Bisnis.com, JAKARTA — Investor yang lebih selektif membuat minat akan reksa dana berbasis obligasi korporasi menurun. Hal ini menyebabkan penyerapan produk reksa dana khususnya reksa dana terproteksi tidak maksimal.
Direktur Utama Danareksa Investment Management Marsangap P Tamba mengatidakan dari sisi suplai, pilihan aset obligasi masih cukup tersedia meski tidak sebanyak tahun-tahun sebelumnya. Dia menilai saat ini masih banyak korporasi yang membutuhkan pembiayaan sehingga menerbitkan surat utang.
“Di masa sekarang yang refinancing pasti banyak. Jadi menerbitkan obligasi mungkin tidak untuk alasan ekspansi, tapi karena butuh pendanaan,” ujarnya ketika dihubungi Bisnis, Rabu (10/6/2020).
Alih-alih naik, Marsangap menilai penyerapan dari sisi investor malah menurun drastis.
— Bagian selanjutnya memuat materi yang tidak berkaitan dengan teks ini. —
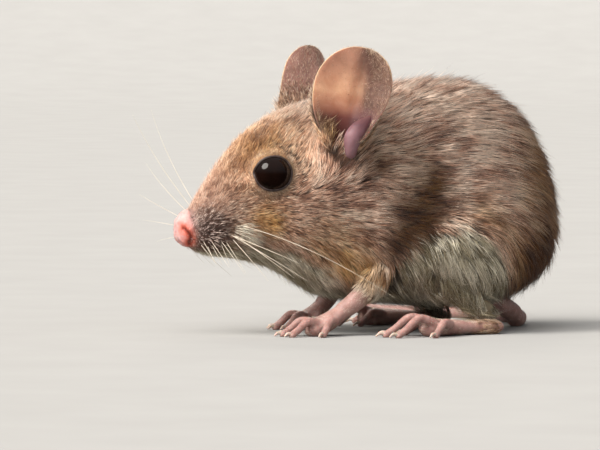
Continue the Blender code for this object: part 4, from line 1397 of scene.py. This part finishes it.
def mottle(tree, value, low, high, ends=SOFT):
    """Two colours that flow into each other over a noise."""
    return ramp(tree, value, ((ends[0], low), (ends[1], high)))


def grey_ramp(tree, value, start, end, low=0.0, high=1.0):
    """A grey that goes from low to high between two values."""
    return ramp(tree, value, ((start, grey(low)), (end, grey(high))))


def math_node(tree, operation, *values):
    return new_node(tree, "ShaderNodeMath", dict(enumerate(values)), operation=operation).outputs[0]


def grain(tree, scale, detail=3.0, distortion=0.0):
    """Noise over the object's own places, in cells of 1 / scale metres."""
    place = new_node(tree, "ShaderNodeTexCoord").outputs["Object"]
    values = {"Vector": place, "Scale": scale, "Detail": detail, "Distortion": distortion}
    return new_node(tree, "ShaderNodeTexNoise", values).outputs[0]


def blank(name, **sockets):
    """A Principled material: its node tree and shader, with constants set on the shader's own sockets."""
    material = bpy.data.materials.new(name)
    material.use_nodes = True
    shader = material.node_tree.nodes["Principled BSDF"]
    for key, value in sockets.items():
        shader.inputs[key.replace("_", " ")].default_value = value
    return material, material.node_tree, shader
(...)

Menurutnya, kebanyakan penjualan reksa dana terproteksi (RDT) dilakukan via bank dan saat ini nasabah bank tengah sangat selektif memilih aset dasar produk.
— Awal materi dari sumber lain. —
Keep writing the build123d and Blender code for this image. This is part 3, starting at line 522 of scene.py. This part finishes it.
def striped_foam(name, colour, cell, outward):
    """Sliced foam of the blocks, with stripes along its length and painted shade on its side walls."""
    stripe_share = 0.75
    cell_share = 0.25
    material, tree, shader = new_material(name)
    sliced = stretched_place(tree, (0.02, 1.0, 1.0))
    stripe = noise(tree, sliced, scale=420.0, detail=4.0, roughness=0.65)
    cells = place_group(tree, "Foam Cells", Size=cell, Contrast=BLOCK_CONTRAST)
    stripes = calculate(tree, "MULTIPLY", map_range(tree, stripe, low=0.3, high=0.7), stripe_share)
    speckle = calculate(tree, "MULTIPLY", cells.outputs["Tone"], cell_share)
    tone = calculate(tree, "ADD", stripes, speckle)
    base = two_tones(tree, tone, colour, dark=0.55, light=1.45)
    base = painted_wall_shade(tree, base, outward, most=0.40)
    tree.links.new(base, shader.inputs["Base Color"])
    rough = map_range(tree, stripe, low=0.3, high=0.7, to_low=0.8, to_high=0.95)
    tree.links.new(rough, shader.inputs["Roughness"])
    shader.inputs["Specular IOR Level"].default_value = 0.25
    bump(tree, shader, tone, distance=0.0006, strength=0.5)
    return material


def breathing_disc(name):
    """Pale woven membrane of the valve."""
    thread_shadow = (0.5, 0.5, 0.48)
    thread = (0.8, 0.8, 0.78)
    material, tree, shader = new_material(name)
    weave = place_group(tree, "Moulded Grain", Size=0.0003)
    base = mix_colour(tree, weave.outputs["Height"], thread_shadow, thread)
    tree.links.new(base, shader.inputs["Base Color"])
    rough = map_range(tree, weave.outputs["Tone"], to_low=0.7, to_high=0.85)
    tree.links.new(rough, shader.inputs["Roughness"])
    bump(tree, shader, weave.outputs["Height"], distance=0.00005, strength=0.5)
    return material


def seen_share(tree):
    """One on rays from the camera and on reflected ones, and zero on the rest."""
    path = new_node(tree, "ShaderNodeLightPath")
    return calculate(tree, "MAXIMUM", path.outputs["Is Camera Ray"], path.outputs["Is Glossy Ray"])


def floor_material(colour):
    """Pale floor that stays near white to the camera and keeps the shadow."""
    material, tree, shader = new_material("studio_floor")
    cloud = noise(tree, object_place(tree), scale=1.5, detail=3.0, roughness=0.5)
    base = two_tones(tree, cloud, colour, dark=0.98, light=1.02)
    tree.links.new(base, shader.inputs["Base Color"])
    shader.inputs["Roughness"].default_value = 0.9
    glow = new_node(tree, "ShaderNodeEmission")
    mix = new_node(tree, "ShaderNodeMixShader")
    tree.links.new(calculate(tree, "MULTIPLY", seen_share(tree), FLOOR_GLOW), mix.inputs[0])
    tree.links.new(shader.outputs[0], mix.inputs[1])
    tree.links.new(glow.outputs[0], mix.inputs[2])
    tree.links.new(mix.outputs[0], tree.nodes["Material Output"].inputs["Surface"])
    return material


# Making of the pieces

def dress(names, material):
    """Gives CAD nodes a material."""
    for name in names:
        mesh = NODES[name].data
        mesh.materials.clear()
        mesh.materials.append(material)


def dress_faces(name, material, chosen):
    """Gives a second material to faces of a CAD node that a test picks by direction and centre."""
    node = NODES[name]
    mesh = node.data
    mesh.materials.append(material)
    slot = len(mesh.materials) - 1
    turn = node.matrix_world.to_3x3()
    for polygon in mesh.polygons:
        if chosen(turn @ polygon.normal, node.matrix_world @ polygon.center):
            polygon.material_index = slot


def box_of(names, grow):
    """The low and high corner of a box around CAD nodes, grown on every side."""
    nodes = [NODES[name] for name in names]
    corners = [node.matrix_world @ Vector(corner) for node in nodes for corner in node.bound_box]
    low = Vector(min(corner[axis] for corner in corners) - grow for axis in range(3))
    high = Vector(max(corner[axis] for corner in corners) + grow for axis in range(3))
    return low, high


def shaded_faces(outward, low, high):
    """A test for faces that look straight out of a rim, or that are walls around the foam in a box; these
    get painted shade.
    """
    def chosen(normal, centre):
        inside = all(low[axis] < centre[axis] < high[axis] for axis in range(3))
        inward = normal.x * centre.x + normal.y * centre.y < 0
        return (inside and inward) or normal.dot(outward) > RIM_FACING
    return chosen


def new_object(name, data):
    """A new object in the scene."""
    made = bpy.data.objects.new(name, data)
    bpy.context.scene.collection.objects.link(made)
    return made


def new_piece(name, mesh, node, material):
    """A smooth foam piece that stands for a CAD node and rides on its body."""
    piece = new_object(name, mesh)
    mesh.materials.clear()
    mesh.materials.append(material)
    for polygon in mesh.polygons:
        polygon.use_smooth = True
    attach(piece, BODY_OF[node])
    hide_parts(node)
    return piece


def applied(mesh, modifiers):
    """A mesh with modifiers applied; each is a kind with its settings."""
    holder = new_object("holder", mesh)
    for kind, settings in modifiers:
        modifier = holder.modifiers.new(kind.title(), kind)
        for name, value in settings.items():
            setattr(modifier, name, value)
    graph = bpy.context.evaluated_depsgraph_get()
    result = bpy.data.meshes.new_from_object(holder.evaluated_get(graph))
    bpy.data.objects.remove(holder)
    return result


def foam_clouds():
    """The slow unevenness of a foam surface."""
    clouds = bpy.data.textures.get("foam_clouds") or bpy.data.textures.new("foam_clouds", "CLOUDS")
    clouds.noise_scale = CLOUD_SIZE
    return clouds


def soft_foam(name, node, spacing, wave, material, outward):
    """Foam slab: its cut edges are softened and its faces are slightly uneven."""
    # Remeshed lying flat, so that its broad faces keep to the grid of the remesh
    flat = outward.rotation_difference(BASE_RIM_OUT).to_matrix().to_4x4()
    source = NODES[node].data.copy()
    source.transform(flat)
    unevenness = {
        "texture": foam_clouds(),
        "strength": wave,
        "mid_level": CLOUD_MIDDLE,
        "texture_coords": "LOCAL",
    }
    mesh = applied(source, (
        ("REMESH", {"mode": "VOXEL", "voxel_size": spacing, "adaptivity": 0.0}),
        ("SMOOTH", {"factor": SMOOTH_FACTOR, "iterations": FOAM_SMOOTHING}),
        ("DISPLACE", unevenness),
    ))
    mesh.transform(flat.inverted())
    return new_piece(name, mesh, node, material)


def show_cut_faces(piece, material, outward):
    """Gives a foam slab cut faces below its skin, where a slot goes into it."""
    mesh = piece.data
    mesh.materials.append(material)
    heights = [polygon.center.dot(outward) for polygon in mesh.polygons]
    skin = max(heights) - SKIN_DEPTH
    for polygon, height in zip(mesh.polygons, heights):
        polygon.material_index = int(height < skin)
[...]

Penurunan minat ini, kata Marsangap, membuat manajer investasi harus mengatur ulang pembelian obligasinya. Bahkan, beberapa obligasi yang kadung dibeli mau tidak mau dilepas kembali ke pasar karena tidak terserap.
“Kalau dari DIM sendiri sempat ada RDT yang akhirnya tetap kita luncurkan tapi kita bikin dalam dua fase karena demand-nya turun sekali,” katanya.
Baca Juga
Hal ini juga diperparah dengan musim pemberian rating yang bertepatan dengan masa pandemi, yang mana sejumlah emiten dan obligasinya mendapat penurunan rating dan/atau outlook.
Marsangap menyebut saat ini para nasabah RDT khususnya dari segmen ritel mulai menyadari bahwa instrumen satu ini tidak semata-mata dipertimbangkan dari indikasi imbal hasilnya saja melainkan dari risiko aset dasarnya.
“Investor ritel mulai menarik diri. Bahkan sekarang obligasi yang single A atau single A- itu dianggap masih berpotensi turun jadi BBB. Begitu sepertinya,” tuturnya.